March 16, 2011: Iranian officials announced that a visit by Jordan’s King Abdullah II during Iranian Nowruz celebrations had been cancelled. “This trip has been called off due to intense popular opposition and the opposition of decision-making institutions,” said a member of the National Security and Foreign Policy Commission of Iran’s Parliament, Mahmoud Ahmadi Bighash. He added, “Malik Abdullah's trip [to Iran], which…has been cancelled, could delay the downfall of Jordan's dictatorial regime.”
February 13, 2011: Jordan’s King Abdullah II sent separate cables to Iranian Supreme Leader Ayatollah Ali Khamenei and President Mahmoud Ahmadinejad congratulating them on the occasion of Iran’s National Day.
December 12, 2010: Iranian President Mahmoud Ahmadinejad’s Chief of Staff Rahim Mashaei met with Jordan’s King Abdullah II in Amman. During his visit Mashaei delivered a letter from Iran’s president to Abdullah.
October 13, 2010: Iranian President Mahmoud Ahmadinejad spoke with Jordan’s King Abdullah II over the telephone. Ahmadinejad told Abdullah, “Iran welcomes further growth in the relations between the two countries and assumes reinvigoration and continuation of consultations serves the interests of both nations and the region.”
January 24, 2010: Mostafa Mosleh Zadeh was appointed Tehran’s new ambassador to Jordan. Mosleh Zadeh was formerly special aide to Iranian Foreign Minister Manouchehr Mottaki.

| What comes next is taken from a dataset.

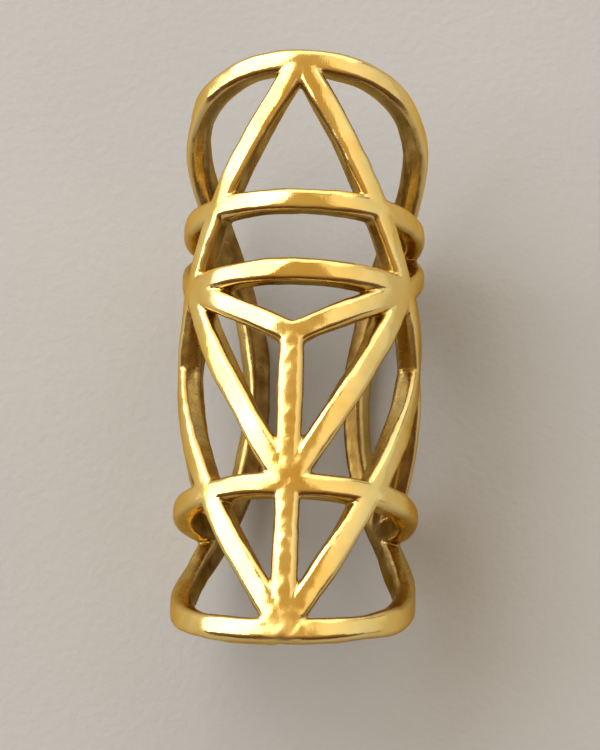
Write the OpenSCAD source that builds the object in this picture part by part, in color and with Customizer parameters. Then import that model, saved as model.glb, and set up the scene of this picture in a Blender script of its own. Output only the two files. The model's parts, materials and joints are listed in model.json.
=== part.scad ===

May 17, 2006: Jordan’s King Abdullah II met with Iranian Foreign Minister Manouchehr Mottaki in Amman to discuss his country’s displeasure with Iranian support for the terrorist organization Hamas. A Jordanian official elaborated, “We are very concerned about Tehran's support for radical groups that seek to wreck peace accords and push the region toward greater bloodshed.”